Here is what I can add: I proved the formula for $c_R(a,a+1), c_R(a,2a-1)$ in a slightly different way (but I guess not too different), and I also had the exact formula for $c_R'(a,ka+r)$. Determining $c_R(a,b)$ seems extremely difficult, and I still have no idea if determining $c_R'(a,b)$ helps at all.

The proof for $c_R(a,a+1)=a^2+2a$ and the one for $c_R(a,2a-1)=2a^2$ are actually really similar. The proof starts with picking a large clique of size $c_R(a,b)-1$, which we can use to show that the hypothetical coloring should be periodic and reach a contradiction. One observation is that with a more careful analysis of the clique number of the underlying graph, we see that the chromatic number and the clique number are not always the same.
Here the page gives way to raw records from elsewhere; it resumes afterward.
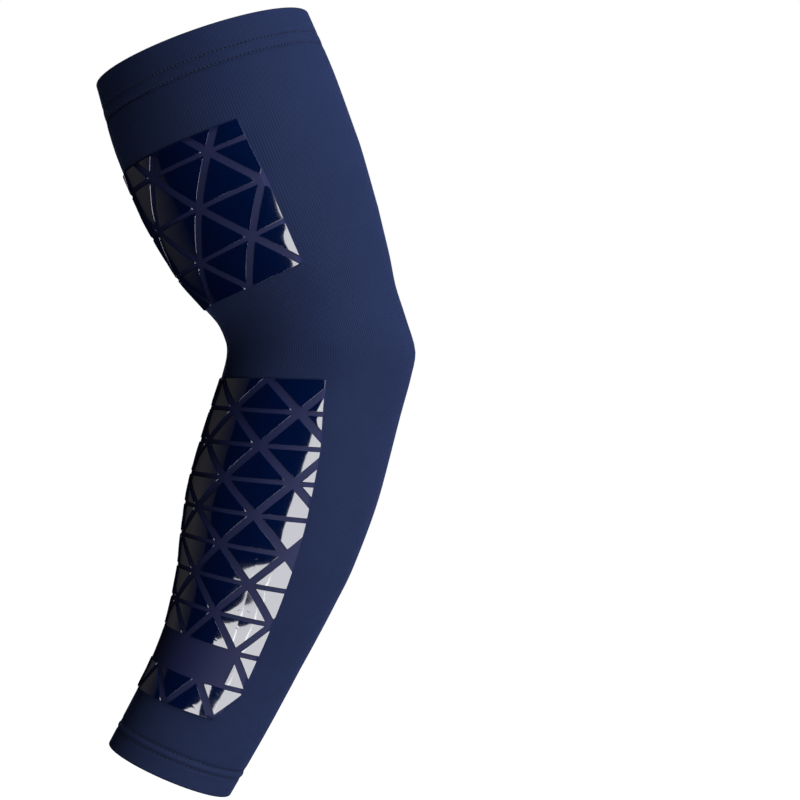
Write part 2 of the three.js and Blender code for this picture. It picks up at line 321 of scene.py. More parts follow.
def move_vertices(bm, place):
    """Moves every vertex to where place puts its x, y and z, taken as three arrays"""
    verts = bm.verts[:]
    flat = np.array([vert.co for vert in verts])
    for vert, point in zip(verts, place(flat[:, 0], flat[:, 1], flat[:, 2])):
        vert.co = point


def finished_piece(bm, name, materials, replaces=()):
    """Turns a bmesh into a smooth piece that rides on the part's body"""
    for face in bm.faces:
        face.smooth = True
    mesh = bpy.data.meshes.new(name)
    bm.to_mesh(mesh)
    bm.free()
    piece = bpy.data.objects.new(name, mesh)
    bpy.context.scene.collection.objects.link(piece)
    for material in materials:
        mesh.materials.append(material)
    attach(piece, BODY)
    if replaces:
        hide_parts(*replaces)
    return piece


def cloth_grid(segments_round, segments_along, width, length):
    """A flat grid of cloth from 0 to 1 both ways, with its real width and length kept in a UV map"""
    bm = bmesh.new()
    bmesh.ops.create_grid(bm, x_segments=segments_round, y_segments=segments_along, size=0.5)
    bmesh.ops.translate(bm, verts=bm.verts, vec=(0.5, 0.5, 0.0))
    knit_map = bm.loops.layers.uv.new(KNIT_MAP)
    for face in bm.faces:
        for loop in face.loops:
            loop[knit_map].uv = (loop.vert.co.x * width, loop.vert.co.y * length)
    return bm


# Material helpers

def set_inputs(tree, node, inputs):
    """Sets a node's inputs to numbers or colours, or links them to the outputs of other nodes"""
    for name, value in inputs.items():
        if isinstance(value, bpy.types.NodeSocket):
            tree.links.new(value, node.inputs[name])
        else:
            node.inputs[name].default_value = value


def add_node(tree, kind, inputs=None, **settings):
    """Adds a node with its inputs and its own settings"""
    node = tree.nodes.new(kind)
    for name, value in settings.items():
        setattr(node, name, value)
    set_inputs(tree, node, inputs or {})
    return node


def calculate(tree, operation, first, second=0.0):
    """A Math node's result"""
    return add_node(tree, "ShaderNodeMath", {0: first, 1: second}, operation=operation).outputs[0]


def mean(tree, first, second):
    """The value halfway between two values"""
    return calculate(tree, "MULTIPLY", calculate(tree, "ADD", first, second), 0.5)


def shaded(colour, share):
    """A darker colour: a share of a colour"""
    return tuple(share * part for part in colour)


def blend_colours(tree, share, first, second):
    """The colour between two colours at a share from 0 to 1"""
    inputs = {0: share, 6: (*first, 1.0), 7: (*second, 1.0)}
    return add_node(tree, "ShaderNodeMix", inputs, data_type="RGBA").outputs[2]


def object_place(tree):
    """Where a point lies on its piece, in the Object coordinates"""
    return add_node(tree, "ShaderNodeTexCoord").outputs["Object"]


def noise(tree, position, scale, detail):
    """A noise that comes scale times a metre, with some octaves of detail"""
    inputs = {"Vector": position, "Scale": scale, "Detail": detail}
    return add_node(tree, "ShaderNodeTexNoise", inputs).outputs["Fac"]


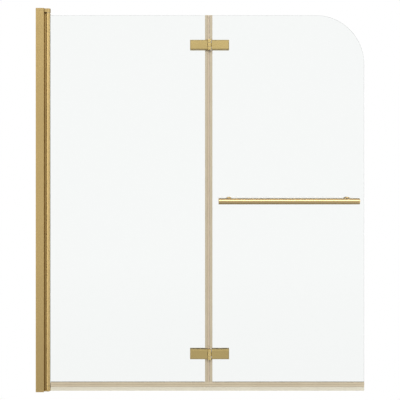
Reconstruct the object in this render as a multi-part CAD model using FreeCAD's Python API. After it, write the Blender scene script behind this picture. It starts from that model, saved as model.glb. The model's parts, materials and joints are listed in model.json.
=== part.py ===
import FreeCAD, Part
import math
import os
from FreeCAD import Vector

# Folding bath screen: two glass panes, hinged to each other and pivoted on a wall channel.
# Millimetres. X runs from the wall along the screen, Y from the towel bar's side to the back, Z up.
# The wall is the plane X = 0, the middle of the glass is Y = 0 and the bath rim is Z = 0.

X_AXIS = Vector(1, 0, 0)
Y_AXIS = Vector(0, 1, 0)
Z_AXIS = Vector(0, 0, 1)
FULL_TURN = 360.0

# Whole screen
screen_width = 1200.0
screen_height = 1400.0
pivot_from_wall = 42.8
fold_from_wall = 633.8
width_travel = 12.0

# Clearances, and the overrun of a cut past the face that it opens
running_gap = 0.3
fit_gap = 0.05
cut_over = 1.0
same_place = 0.001

# Glass
glass_thick = 6.0
glass_foot_height = 28.0
glass_head_drop = 24.0
glass_corner_radius = 178.0
glass_foot_radius = 4.0
glass_arris = 0.5
glass_from_pivot = 0.5

# Wall channel and its top cap
channel_depth = 30.0
channel_width = 27.0
channel_wall = 2.0
channel_round = 1.2
channel_root_round = 0.5
mouth_round_share = 0.4
cap_thick = 3.0
cap_plug_reach = 8.5
cap_plug_height = 8.0
wall_screw_count = 4
wall_screw_radius = 2.75
wall_screw_inset = 100.0

# Adjuster profile that slides in the channel
adjuster_from_wall = 4.0
adjuster_reach = 29.0
adjuster_wall = 1.6
adjuster_neck_width = 10.0
adjuster_head_drop = 19.0
adjuster_foot_height = 5.5
wiper_width = 4.0
wiper_depth = 3.2

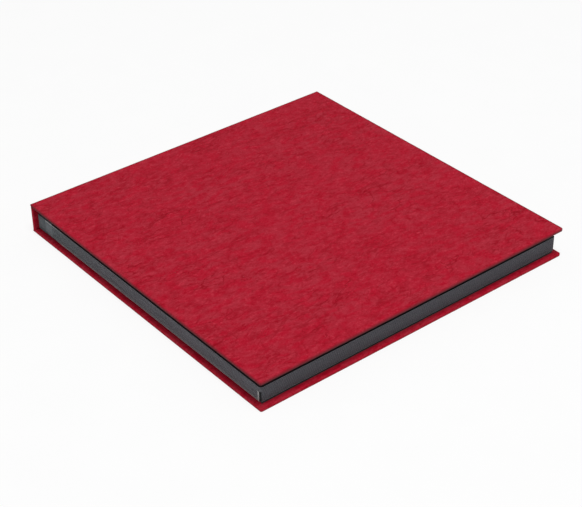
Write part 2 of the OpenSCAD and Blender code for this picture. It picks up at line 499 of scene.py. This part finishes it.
def cracks(tree, vector, scale):
    node = tree.nodes.new("ShaderNodeTexVoronoi")
    node.feature = "DISTANCE_TO_EDGE"
    node.inputs["Scale"].default_value = scale
    tree.links.new(vector, node.inputs["Vector"])
    return node.outputs["Distance"]


def stretched(tree, value, low, high, toLow=0.0, toHigh=1.0):
    node = tree.nodes.new("ShaderNodeMapRange")
    node.interpolation_type = "SMOOTHSTEP"
    node.inputs["From Min"].default_value = low
    node.inputs["From Max"].default_value = high
    node.inputs["To Min"].default_value = toLow
    node.inputs["To Max"].default_value = toHigh
    tree.links.new(value, node.inputs["Value"])
    return node.outputs["Result"]


def worked(tree, operation, first, second=0):
    node = tree.nodes.new("ShaderNodeMath")
    node.operation = operation
    for socket, value in zip(node.inputs, (first, second)):
        if isinstance(value, (int, float)):
            socket.default_value = value
        else:
            tree.links.new(value, socket)
    return node.outputs["Value"]


def times(tree, first, second):
    return worked(tree, "MULTIPLY", first, second)


def larger(tree, first, second):
    return worked(tree, "MAXIMUM", first, second)


def blended(tree, first, firstShare, second, secondShare):
    return worked(tree, "ADD", times(tree, first, firstShare), times(tree, second, secondShare))


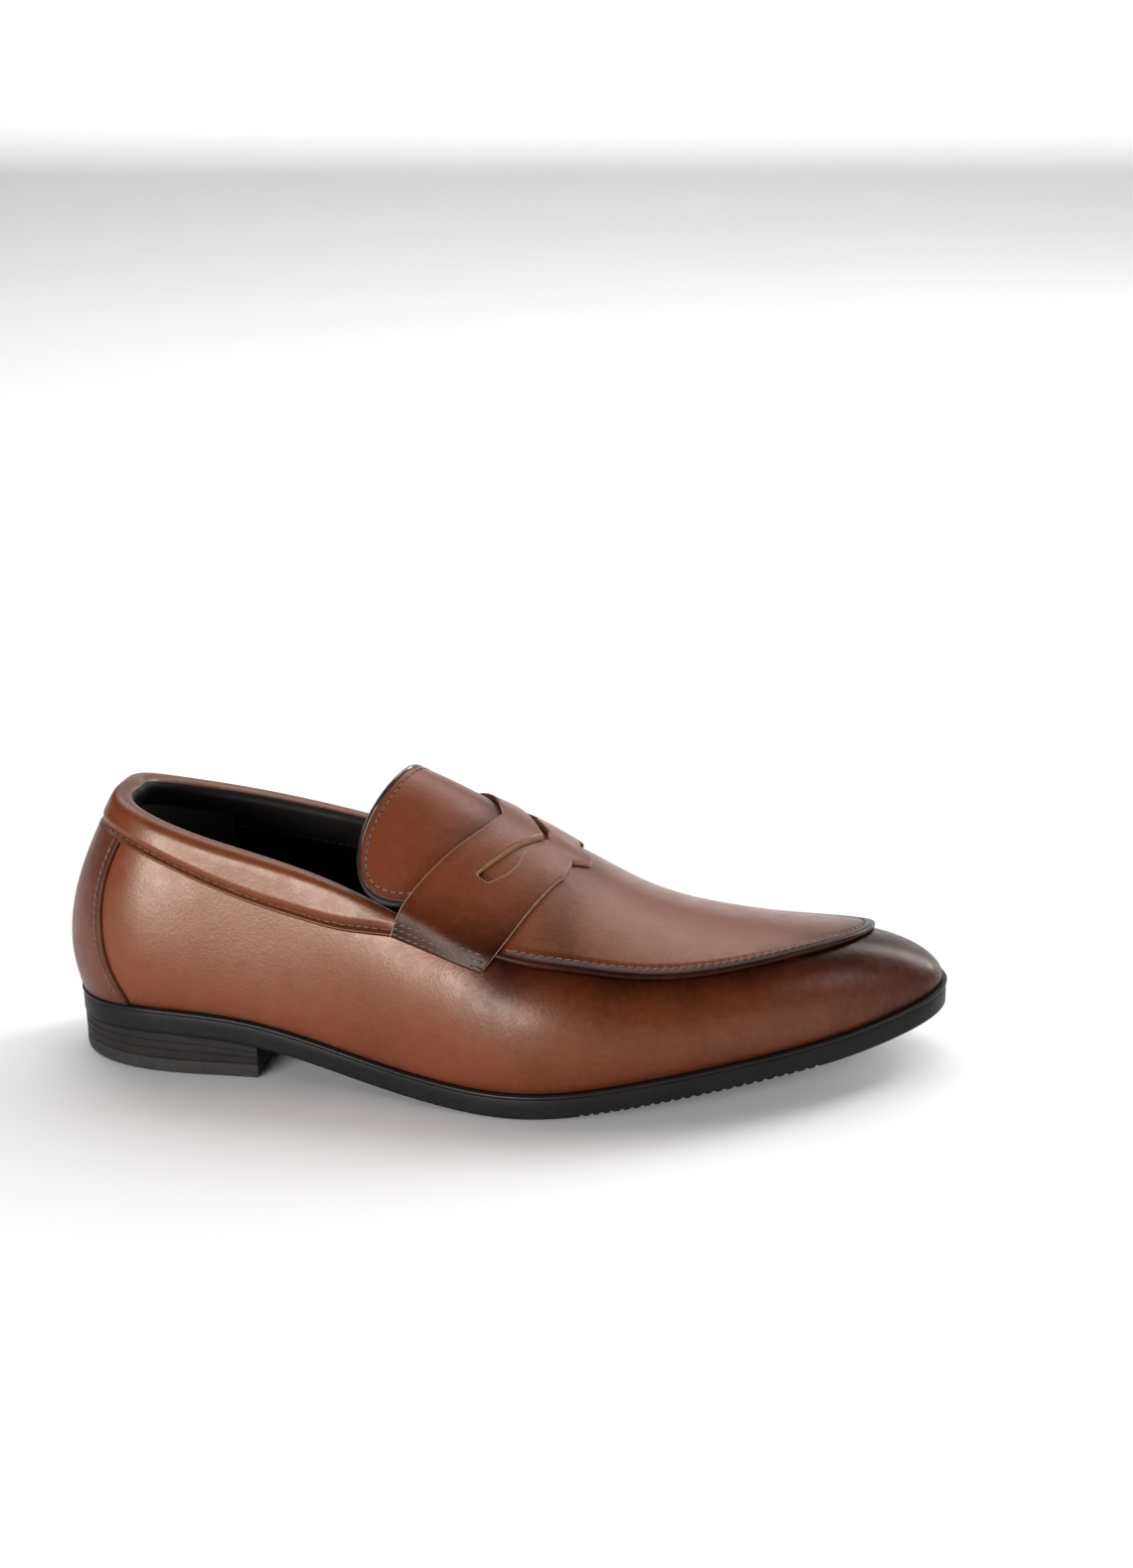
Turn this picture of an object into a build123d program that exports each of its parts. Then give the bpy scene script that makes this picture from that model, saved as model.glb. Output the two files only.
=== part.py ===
"""Right-foot penny loafer, men's EU 43: a cemented dress shoe on a low stacked heel.

Millimetres.  +X runs from heel to toe, +Y to the medial (inner) side, +Z up.
The origin is on the ground, under the middle of the shoe's bounding box.
"""
from build123d import *
import os
import numpy as np

# ---------------------------------------------------------------- driving dimensions
LENGTH = 300.0            # heel to toe, over the sole
HEEL_X = -LENGTH / 2      # back of the heel
BREAST_X = -79.0          # front face of the heel
SOLE_THICK = 8.6          # edge of the sole, rand included
RAND_THICK = 1.5          # moulded rand that the upper sits on
SHELF = 1.8               # how far the sole stands out beyond the upper
TOP_PIECE = 5.0           # rubber lift under the heel
TREAD_PITCH = 3.2
TREAD_DEPTH = 0.9
LEATHER = 1.2             # upper leather
STIFFENER = 0.7           # heel counter
PUFF = 0.5                # toe puff
LINING = 0.8
GAP = 0.1                 # cement line between two layers
BOARD = 1.8               # insole board
SOCK = 1.0                # sock liner
HEEL_PAD = 3.0            # foam under the sock liner's heel
COLLAR_WIDTH = 6.5        # padded roll at the heel
COLLAR_LIP = 0.5          # how far the collar band stands proud of the quarter
TRIM_LEATHER = 1.0        # counter panel
PLUG = 1.9                # apron and tongue leather, turned edge included
STRAP = 1.6
STITCH_PITCH = 4.0
STITCH = (2.6, 0.8, 0.5)  # length, width and height of one stitch
TONGUE_PIVOT = (0.0, 85.5)  # x and z of the line that the tongue bends on

# ---------------------------------------------------------------- the last
# One row per point round the sole's edge, from the back of the heel along the lateral side
# to the toe and back along the medial side: x and y of the edge, then how far in and how high
# the wall's top edge is, how far the wall bellies out, and the slope (degrees) and the
# length of its shoulder.
LAST = np.array([
    (-150.0, 1.6, 17.5, 91.0, 6.5, 59, 35),
    (-142.0, -19.4, 13.0, 90.5, 5.5, 62, 32),
    (-120.0, -30.9, 6.5, 86.5, 4.0, 72, 28),
    (-88.0, -32.6, 3.5, 77.5, 2.5, 82, 22),
    (-51.0, -36.5, 4.0, 68.5, 2.0, 75, 20),
    (-16.0, -46.7, 6.0, 57.5, 2.5, 60, 18),
    (13.0, -52.7, 7.0, 52.5, 3.0, 48, 18),
    (39.0, -49.7, 7.0, 49.0, 3.0, 42, 17),
    (72.0, -39.9, 6.5, 46.5, 3.0, 38, 14),
    (105.6, -23.9, 8.0, 46.5, 2.5, 30, 12),
    (132.0, -5.2, 14.5, 47.5, 2.0, 22, 12),
    (147.5, 19.9, 24.5, 47.5, 1.5, 16, 15),
    (142.0, 36.6, 22.5, 46.5, 1.5, 18, 15),
    (122.0, 46.9, 18.0, 46.0, 2.0, 24, 14),
    (94.0, 51.9, 14.5, 45.5, 2.5, 30, 14),
    (62.0, 51.8, 11.5, 46.0, 3.0, 37, 15),
    (30.0, 45.6, 7.0, 50.0, 3.0, 50, 17),
    (-5.0, 37.6, 4.0, 59.0, 2.0, 62, 20),
    (-40.0, 31.1, 3.0, 70.5, 2.0, 76, 22),
    (-80.0, 32.6, 3.0, 78.0, 2.5, 82, 24),
    (-117.0, 32.6, 6.0, 84.0, 4.0, 72, 28),
    (-141.0, 21.6, 12.5, 89.5, 5.5, 62, 32),
])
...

For $a$-by-$(a+1)$ rectangles, consider an $(a+1)$ by $(a+1)$ grid without the two top corners. Any two squares can be covered by an $a$-by-$(a+1)$ rectangle at the same time, so we need at least $(a+1)^2-1=a^2+2a-1$ colors. If $a^2+2a-1$ suffices, then by rotating this figure by $90^{\circ}$, we see that the two corners on the same diagonal must have the same color. In other words, the square $(x,y)$ must have the same color with $(x\pm a, y\pm a)$. By flipping this figure upside-down, we see that $(x,y)$ must also have the same color as one of $(x,y-a), (x+1,y-a),\ldots, (x+a-1,y-a)$. However, those squares and $(x+a,y-a)$ can be covered by an $a$-by-$(a+1)$ rectangle at the same time, which is a contradiction.

Similarly, for $a$-by-$(2a-1)$ rectangles, we first find a large clique. In this case, we will consider the grid with $a$ rows and $(2a-1)$ columns, where the $a$-th column (so the middle column) has $(a-1)$ squares sticking out, say, pointing to the top. Clearly any two squares can be covered by such a rectangle, and so $c_R(a,2a-1)\geq a(2a-1)+(a-1)=2a^2-1$. Now if there is a coloring using this many colors, then we may move the top most square that sticks out to the bottom. This is still a clique, which shows that the top square must have the same color with the bottom square. By rotating this figure, we see that $(x,y)$ must have the same color with $(x\pm (2a-1), y)$ and $(x,y\pm (2a-1))$, showing that the coloring on each row is $(2a-1)$-periodic using precisely $2a-1$ different colors. The clique argument shows that any $a$ consecutive rows do not share any colors, and as long as $a>1$, it also shows that for the $(a+1)$-th row, there is one square that does not use any of the colors appearing in the previous $a$ rows. However, as the coloring is periodic on each row, this shows that the $(a+1)$-th row also does not share any color with the first $a$ rows, and so we need at least $(a+1)(2a-1)=2a^2+a-1>2a^2-1$ colors. This is a contradiction.

The proof that $c_R'(a,ka+r)=\min((k+1)a^2, ka+2r)$ is much more complicated. Roughly speaking, for any periodic coloring, we can first change it into its "normal form" (much like the Smith's normal form), and then it becomes analyzing whether it is possible for some $i\mod n$ to have small multiples $i\mod n,\, 2i\mod n,\,\ldots,\, ai\mod n$. This could be handled using properties of Farey sequence, and then the rest is to get our hands dirty and manipulate the inequalities.

These were done when I was trying to submit something to the science fair in high school. Taiwan International Science Fair in 2017 still maintains a copy of what I turned in, though it is in Chinese. I translated that into English for fun when applying to college. If you want to check the full proof for $c_R'(a,ka+r)=\min((k+1)a^2,ka+2r)$, check out Section 5 (I was not fluent in Latex so you would need to put up with something ugly).

Again, deciding $c_R(a,b)$ seems extremely difficult. I even had a really hard time determining $c_R(2,5)$. So far I have not discovered any pair of $(a,b)$ where $c_R(a,b)\neq c_R'(a,b)$.